Trace element systematics in cold seep carbonates and associated lipid compounds

Type Article
Date 2019-12
Language English
Author(s) Wang Xudong1, 2, 7, 8, Bayon Germain2, Kim Jung-Hyun3, Lee Dong-Hun4, Kim Dahae3, Guéguen Bleuenn5, Rouget Marie-Laure5, Barrat Jean-Alix5, Toffin LaurentORCID6, Feng Dong1, 7
Affiliation(s) 1 : Key Laboratory of Ocean and Marginal Sea Geology, South China Sea Institute of Oceanology, Chinese Academy of Sciences, Guangzhou 510301, China
2 : IFREMER, Marine Geosciences Unit, F-29280 Plouzané, France
3 : KOPRI Korea Polar Research Institute, 26 Songdomirae-ro, Yeonsu-gu, Incheon 21990, South Korea
4 : Hanyang University, 55 Hanyangdaehak-ro, Sangrok-gu, Ansan 15588, Republic of Korea
5 : Laboratoire Géosciences Océan, Université de Bretagne Occidentale et Institut Universitaire Européen de la Mer, Place Nicolas Copernic, 29280 Plouzané, France
6 : IFREMER, UMR6197, Laboratoire Microbiologie des Environnements Extrêmes, F-29280 Plouzané, France
7 : Innovation Academy of South China Sea Ecology and Environmental Engineering, Chinese Academy of Sciences, Guangzhou 510301, China
8 : University of Chinese Academy of Sciences, Beijing 100049, China
Source Chemical Geology (0009-2541) (Elsevier BV), 2019-12 , Vol. 528 , P. 119277 (18p.)

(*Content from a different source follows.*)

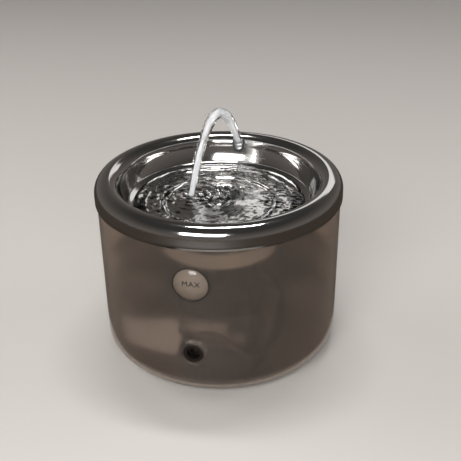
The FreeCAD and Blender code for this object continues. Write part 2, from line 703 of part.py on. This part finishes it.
# Strainer: a slotted cap with a foam block, pushed onto the pump's front
strainer_front = size.pump_front - size.strainer_depth
strainer_x = size.pump_x + size.strainer_wall * 2 + size.fit_gap * 2
strainer_z = size.pump_z + size.strainer_wall + size.fit_gap
strainer_case = block(strainer_x, size.strainer_depth + size.pump_round * 2, strainer_z,
                      (None, strainer_front, size.pump_floor))
strainer_hollow = block(size.pump_x + size.fit_gap * 2, size.strainer_depth + size.pump_round * 2,
                        size.pump_z + size.fit_gap,
                        (None, strainer_front + size.strainer_wall, size.pump_floor))
elbow_notch = block(size.outlet_radius * 2 + 2, size.strainer_depth + size.pump_round * 2,
                    size.strainer_wall * 3,
                    (None, size.pump_front - 2, pump_top - size.strainer_wall))
SLOTS = 7
front_slots = []
slot_pitch = size.pump_x / (SLOTS + 1)
for index in range(SLOTS):
    front_slots.append(block(size.slot_width, size.strainer_wall, size.pump_z * 0.6,
                             ((index - SLOTS // 2) * slot_pitch - size.slot_width / 2,
                              strainer_front, size.pump_floor + size.pump_z * 0.2)))
node("strainer_cover", less(strainer_case, strainer_hollow, elbow_notch, *front_slots))
sponge_start = strainer_front + size.strainer_wall
node("pump_sponge", block(size.pump_x, size.sponge_depth, size.pump_z - size.fit_gap,
                          (None, sponge_start, size.pump_floor + size.fit_gap)))
node("pump_feet", group(*[
    cone(size.cup_foot_radius, size.cup_foot_neck, size.pump_floor - tank_floor,
         (size.cup_foot_place * x, size.pump_front + size.pump_y / 2 + size.cup_foot_place * y,
          tank_floor)) for x, y in FOOT_CORNERS
]))

# Pipes: a stiff outlet elbow, a soft riser hose and the low voltage lead
elbow_end = outlet_y + size.outlet_radius * 3
node("outlet_elbow", piped("outlet_elbow", [
    (0, outlet_y, pump_top), (0, outlet_y, size.elbow_height),
    (0, elbow_end + size.hose_overlap, size.elbow_height),
], size.outlet_radius + 1, size.hose_bore, size.outlet_bore))
node("riser_hose", piped("riser_hose", [
    (0, elbow_end, size.elbow_height), (0, size.riser_place, size.elbow_height),
    (0, size.riser_place, size.hose_top),
], size.hose_bend, size.hose_radius, size.hose_bore))
socket_back = inlet_face - bore_end - size.inlet_back_wall
lead_low = tank_floor + size.lead_radius + 0.5
lead_side = size.pump_x / 2 + 12
lead_in_y = pump_back + 14
node("pump_lead", piped("pump_lead", [
    (0, -socket_back, size.inlet_height),
    (0, -socket_back + 12, size.inlet_height),
    (lead_side * 0.35, -socket_back + 25, size.inlet_height - 9),
    (lead_side * 0.75, -socket_back + 36, lead_low + 6),
    (lead_side, -socket_back + 53, lead_low),
    (lead_side + 1, size.pump_front + 12, lead_low),
    (lead_side, pump_back + 2, lead_low + 1),
    (lead_side * 0.7, lead_in_y + 1, lead_low + 3),
    (lead_side * 0.32, lead_in_y + 1.5, lead_low + 7),
    (8, lead_in_y - 6, lead_low + 9.5),
    (8, pump_back, lead_low + 9.5),
], None, size.lead_radius))

doc.recompute()
faults = [item.Name for item in doc.Objects if {"Invalid", "Error"} & set(item.State)]
if faults:
    raise RuntimeError(f"objects that failed: {faults}")
for label, item in nodes.items():
    shape = item.Shape
    if shape.isNull() or not shape.isValid() or shape.Volume <= 0:
        raise RuntimeError(f"{label} has no valid solid")
    shape.exportStep(f"parts/{label}.step")
    box = shape.BoundBox
    print(f"{label:16s} solids {len(shape.Solids):2d} volume {shape.Volume:10.1f} "
          f"z {box.ZMin:7.2f} to {box.ZMax:7.2f}")
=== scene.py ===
import math

import bmesh
import bpy
from mathutils import Matrix, Vector, noise


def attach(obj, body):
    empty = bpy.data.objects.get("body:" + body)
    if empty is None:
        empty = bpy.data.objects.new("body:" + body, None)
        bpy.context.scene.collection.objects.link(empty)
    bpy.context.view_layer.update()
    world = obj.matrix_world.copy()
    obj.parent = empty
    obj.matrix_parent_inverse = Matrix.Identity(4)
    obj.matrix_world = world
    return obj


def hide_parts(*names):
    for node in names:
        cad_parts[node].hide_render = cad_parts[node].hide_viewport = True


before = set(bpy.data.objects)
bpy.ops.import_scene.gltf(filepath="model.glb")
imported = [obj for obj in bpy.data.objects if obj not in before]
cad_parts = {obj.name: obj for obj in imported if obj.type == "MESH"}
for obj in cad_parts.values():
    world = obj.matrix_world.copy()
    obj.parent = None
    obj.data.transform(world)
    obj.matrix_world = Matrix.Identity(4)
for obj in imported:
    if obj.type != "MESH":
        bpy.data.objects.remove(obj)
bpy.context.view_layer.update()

# Camera at the photograph's viewing angle: a little right of the window side, looking
# down at the bowl from about 0.7 m.
VIEW_TURN = math.radians(12.4)
VIEW_PITCH = math.radians(27.86)
VIEW_ROLL = math.radians(-0.873)
CAMERA_PLACE = Vector((0.0085, -0.5940, 0.4069))
FOCAL_PIXELS = 850
PHOTO_WIDTH = 461
ahead = Vector((0, math.cos(VIEW_PITCH), -math.sin(VIEW_PITCH)))
level_up = Vector((0, math.sin(VIEW_PITCH), math.cos(VIEW_PITCH)))
level_right = Vector((1, 0, 0))
right = level_right * math.cos(VIEW_ROLL) + level_up * math.sin(VIEW_ROLL)
up = level_up * math.cos(VIEW_ROLL) - level_right * math.sin(VIEW_ROLL)
camera_data = bpy.data.cameras.new("photo_camera")
camera_data.lens = FOCAL_PIXELS / PHOTO_WIDTH * camera_data.sensor_width
camera = bpy.data.objects.new("photo_camera", camera_data)
bpy.context.scene.collection.objects.link(camera)
place = Matrix((right, up, -ahead)).transposed().to_4x4()
place.translation = CAMERA_PLACE
camera.matrix_world = Matrix.Rotation(VIEW_TURN, 4, "Z") @ place
bpy.context.scene.camera = camera
bpy.context.scene.view_settings.view_transform = "Standard"


# Tank: one injection moulding in smoke-tinted clear plastic, frosted inside, with a
# polished round window. Its CAD shell is kept, and only the window is clear.
WINDOW_HEIGHT = 0.0985
WINDOW_RADIUS = 0.0135
FRONT_ONLY = -0.05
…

DOI 10.1016/j.chemgeo.2019.119277
WOS© Times Cited 9
Keyword(s) Seep carbonate, Lipid compounds, Trace elements, Tungsten, Nickel, Cobalt, Molybdenum

Seeping of methane-rich fluids at submarine cold seeps drives intense microbial activity and precipitation of authigenic carbonates. Some trace elements play an important role in the biogeochemical processes operating at cold seeps, especially as specific enzymatic co-factors related to methanogenesis and the anaerobic oxidation of methane (AOM). However, it is unclear whether microbial trace metal utilization can be traced by the geochemical composition of seep carbonates. In this study, we analyzed a series of authigenic carbonate samples recovered from various seep settings worldwide and report for the first time trace element concentrations for total lipid fractions, combined with biomarker analyses and determination of elemental abundances in associated inorganic mineral phases (carbonate phases, sulfides, organic compounds and detrital fractions). Our results indicate marked enrichments of Co, Ni, Cu, Mo and W in the archaeal and bacterial lipids associated with authigenic carbonates, which can all be ascribed to previously identified enzymatic pathways. In addition to the microbial communities involved in AOM, which most likely control specific lipid-bound enrichments of Co, Ni, Mo and W in seep carbonates, Cu was found to display higher concentrations in the lipid fractions extracted from a few authigenic carbonate samples formed closer to the sediment-water interface, hence possibly related to the presence of aerobic methane-oxidizing bacterial assemblages in the near seafloor environment. While the above mentioned trace metals are relatively enriched in all studied inorganic and organic fractions, the very low W concentrations measured in carbonate phases, combined with their pronounced enrichment in associated lipid fractions and inferred microbial requirement, suggest that tungsten depletion in pore waters could possibly act as a limiting factor on AOM at cold seeps. Finally, two other trace elements (Li and Ti) also displayed particular enrichments in studied lipid fractions, which, despite no reported evidence, could possibly indicate that they are also involved as metalloenzymes in microbial methane oxidation processes at cold seeps.